I think writing is simply an avenue of self-expression and often the self that does not get expressed enough is the self that emerges in the writing. I think that quote above about schitzophrenia was suggesting the same sort of thing (except I think E.L. Doctorow meant "multiple personality disorder").
Mark Twain made me feel better about my non-lyrical writing:
"I notice that you use plain, simple language, short words and brief sentences. That is the way to write English - it is the modern way and the best way. Stick to it; don't let fluff and flowers and verbosity creep in. When you catch an adjective, kill it. No, I don't mean utterly, but kill most of them - then the rest will be valuable. They weaken when they are close together. They give strength when they are wide apart. An adjective habit, or a wordy, diffuse, flowery habit, once fastened upon a person, is as hard to get rid of as any other vice."
Writing is a great struggle and I tend to assume that if I'm any good, it wouldn't be a struggle. I shouldn't need a thesaurus. I shouldn't stop and start, unable to keep my own attention. What if the mood doesn't strike? What if the perfect words just aren't there but the feeling is eating at me and wants to be written?
These quotes encourage me:
"I don't wait for moods. You accomplish nothing if you do that. Your mind must know it has got to get down to work." -Pearl S. Buck
"Every creator painfully experiences the chasm between his inner vision and its ultimate expression. The chasm is never completely bridged. We all have the conviction, perhaps illusory, that we have much more to say than appears on the paper." -Isaac Bashevis Singer
Sigh.
Get down to work. Be alone. Be intense. Be slightly savage. Open a vein. Live as much of the world as you can. Do not avert your gaze.
But... but... what if I have to wipe a 3-year-old's bum? What if I have to do a kindergarten pick-up? What if the laundry is piling up?
My circumstances are not ideal; like many things, writing would be so much easier without children. But then, where would the soul of my writing come from? Who would I be?

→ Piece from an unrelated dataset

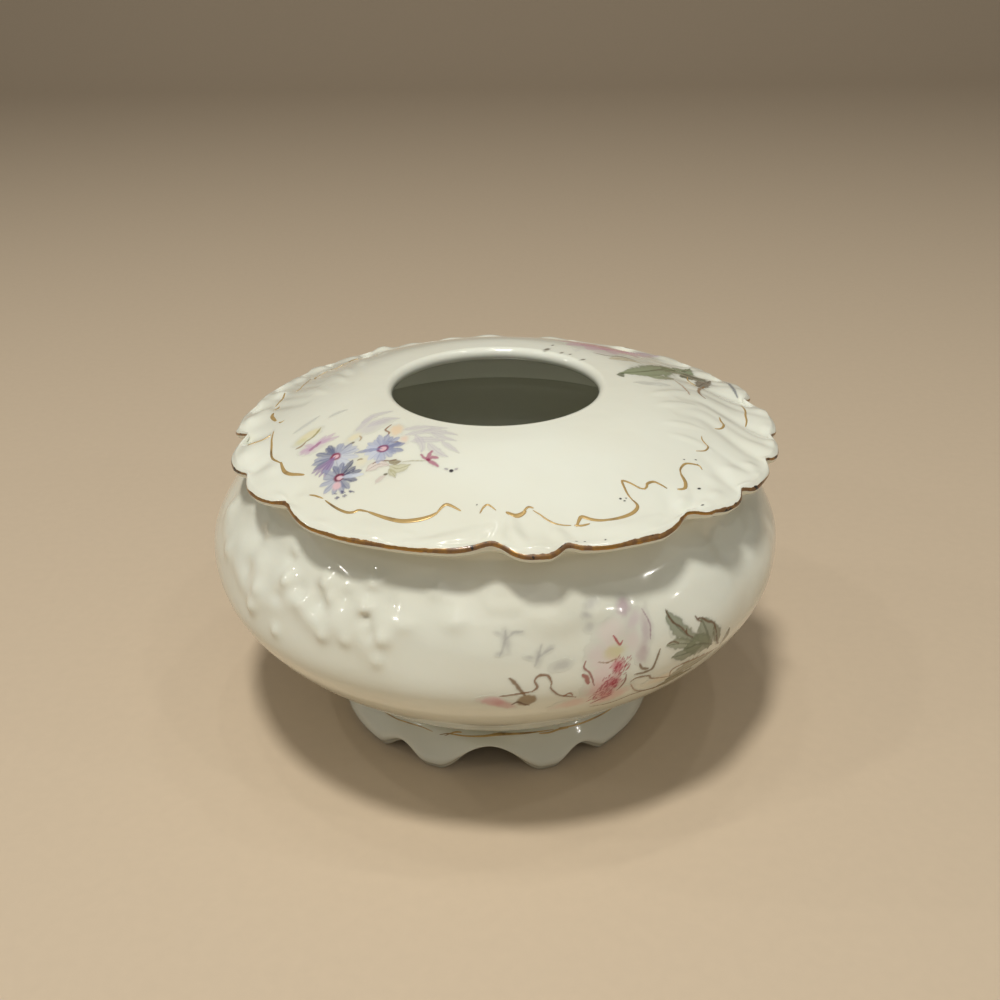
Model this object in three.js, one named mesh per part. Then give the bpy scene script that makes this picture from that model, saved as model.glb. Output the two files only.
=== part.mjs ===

And does anyone care to venture an answer to any of these questions that were not entirely rhetorical?Daily Gratitudes
- Feeling safe with someone.
- Being able to say sorry for having a spat with Jude, only minutes after the spat. We're so much better this way than when we were first married.
- I really ran today. I mean, it was pathetic for most anyone else but for me it was the best run I've had in years. I didn't need to stop for breath. I was steady at a good pace. I was in a zone. My breath wasn't too strained. I could have gone on like that for a while... if my left hip hadn't started hurting. Stupid hips.
- Tomorrow is the last day I will have to pick anyone up from kindergarten at 11:45 for... 14 months. And then it will be Lulu's turn.
- It keeps raining just enough on my grass seed.